ENVIRONMENT VARIABLES

       Input variables carry information from the environment to socat, output variables are set
       by socat for use in executed scripts and programs.

       In the output variables beginning with "SOCAT" this prefix is actually replaced by the
       upper case name of the executable or the value of option -lp.

       SOCAT_DEFAULT_LISTEN_IP (input)
              (Values 4 or 6) Sets the IP version to be used for listen, recv, and recvfrom
              addresses if no pf (protocol-family) option is given. Is overridden by socat
              options -4 or -6.

       SOCAT_PREFERRED_RESOLVE_IP (input)
              (Values 0, 4, or 6) Sets the IP version to be used when resolving target host names
              when version is not specified by address type, option pf (protocol-family), or
              address format. If name resolution does not return a matching entry, the first
              result (with differing IP version) is taken. With value 0, socat always selects the
              first record and its IP version.

       SOCAT_FORK_WAIT (input)
              Specifies the time (seconds) to sleep the parent and child processes after
              successful fork(). Useful for debugging.

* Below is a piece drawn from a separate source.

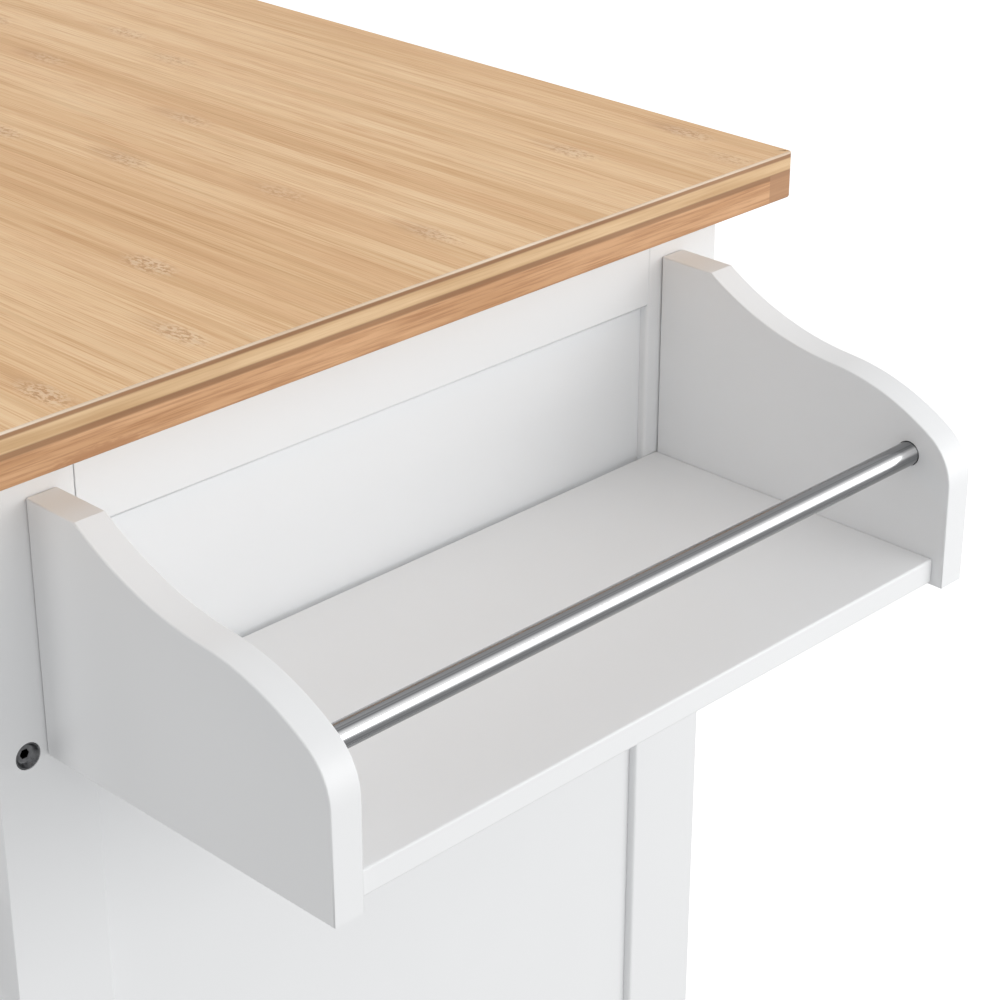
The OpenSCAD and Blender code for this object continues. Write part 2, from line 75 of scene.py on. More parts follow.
class Slot(Enum):
    """The material slots of the record."""

    PAINT = "white_paint"
    BAMBOO = "bamboo"
    PLYWOOD = "drawer_plywood"
    BRUSHED = "brushed_steel"
    ZINC = "zinc_steel"
    DARK = "dark_steel"
    NICKEL = "satin_nickel"
    RUBBER = "grey_rubber"
    PLASTIC = "black_plastic"


class Side(Enum):
    """A choice between two sides of the cart, each with its direction along an axis."""

    @property
    def word(self) -> str:
        """Returns the side's word in the names of the nodes."""
        return self.name.lower()


class End(Side):
    """The two ends of the cart, along X."""

    RACK = 1
    PLAIN = -1


class Row(Side):
    """The front and the back of the cart, along Y."""

    FRONT = -1
    BACK = 1


class Hand(Side):
    """The two doors, along X."""

    LEFT = -1
    RIGHT = 1


def tone(red: int, green: int, blue: int) -> Colour:
    """Turns a colour as it is seen, from 0 to 255 a channel, into a linear one.

    Args:
        red: The red channel.
        green: The green channel.
        blue: The blue channel.

    Returns:
        The linear colour with an alpha of 1.
    """
    linear = (((channel / 255.0 + 0.055) / 1.055) ** 2.4 for channel in (red, green, blue))
    return (*linear, 1.0)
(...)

       SOCAT_VERSION (output)
              Socat sets this variable to its version string, e.g. "1.7.0.0" for released
              versions or e.g. "1.6.0.1+envvar" for temporary versions; can be used in scripts
              invoked by socat.

       SOCAT_PID (output)
              Socat sets this variable to its process id. In case of fork address option,
              SOCAT_PID gets the child processes id. Forking for exec and system does not change
              SOCAT_PID.

       SOCAT_PPID (output)
              Socat sets this variable to its process id. In case of fork, SOCAT_PPID keeps the
              pid of the master process.

       SOCAT_PEERADDR (output)
              With passive socket addresses (all LISTEN and RECVFROM addresses), this variable is
              set to a string describing the peers socket address. Port information is not
              included.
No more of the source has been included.